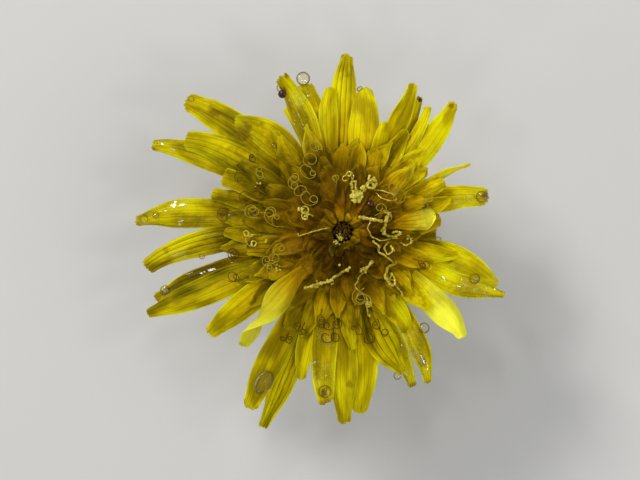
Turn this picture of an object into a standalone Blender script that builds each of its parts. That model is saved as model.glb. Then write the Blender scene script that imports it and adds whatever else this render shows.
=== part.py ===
"""A dandelion flower head, nipped off its stalk and lying face up.

The frame is in metres with +Z up. Its origin is on the surface that the head lies on, under the
middle of the head's outline. The florets open unevenly, so the floral axis stands a little off it.
Bearings are in degrees, anticlockwise from +X as seen from above, about the floral axis.
"""

import math
import random
from collections import namedtuple

import bmesh
import bpy
from mathutils import Vector

MM = 0.001
GAP = 0.3 * MM
UP = Vector((0, 0, 1))
GOLDEN_ANGLE = 137.508
DRAW_SEED = 16

# The floral axis, seen from the middle of the outline
AXIS_X = 2.45 * MM
AXIS_Y = 1.0 * MM

# The cut stalk under the head
SCAPE_RADIUS = 2.1 * MM
SCAPE_TOP_RADIUS = 2.27 * MM
SCAPE_FLARE_FROM = 1.8 * MM
SCAPE_BORE_RADIUS = 1.15 * MM
SCAPE_TOP = 3.0 * MM
SCAPE_BORE_DEPTH = 2.2 * MM
SCAPE_SIDES = 20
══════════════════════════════
### Aim of the task
Quote the data in full, keeping each word unchanged.

### Correct answer
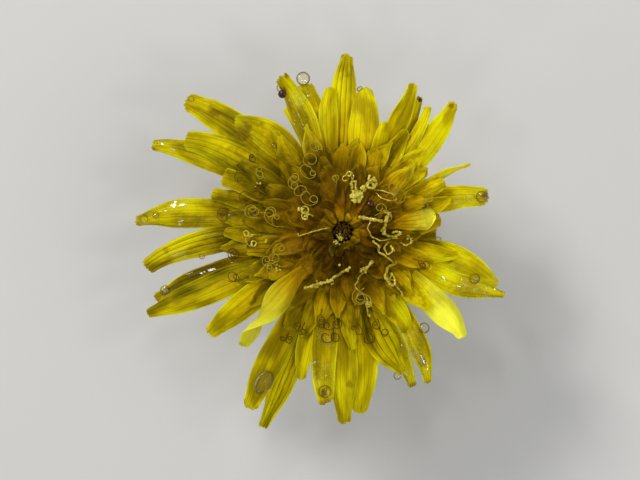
Turn this picture of an object into a standalone Blender script that builds each of its parts. That model is saved as model.glb. Then write the Blender scene script that imports it and adds whatever else this render shows.
=== part.py ===
"""A dandelion flower head, nipped off its stalk and lying face up.

The frame is in metres with +Z up. Its origin is on the surface that the head lies on, under the
middle of the head's outline. The florets open unevenly, so the floral axis stands a little off it.
Bearings are in degrees, anticlockwise from +X as seen from above, about the floral axis.
"""

import math
import random
from collections import namedtuple

import bmesh
import bpy
from mathutils import Vector

MM = 0.001
GAP = 0.3 * MM
UP = Vector((0, 0, 1))
GOLDEN_ANGLE = 137.508
DRAW_SEED = 16

# The floral axis, seen from the middle of the outline
AXIS_X = 2.45 * MM
AXIS_Y = 1.0 * MM

# The cut stalk under the head
SCAPE_RADIUS = 2.1 * MM
SCAPE_TOP_RADIUS = 2.27 * MM
SCAPE_FLARE_FROM = 1.8 * MM
SCAPE_BORE_RADIUS = 1.15 * MM
SCAPE_TOP = 3.0 * MM
SCAPE_BORE_DEPTH = 2.2 * MM
SCAPE_SIDES = 20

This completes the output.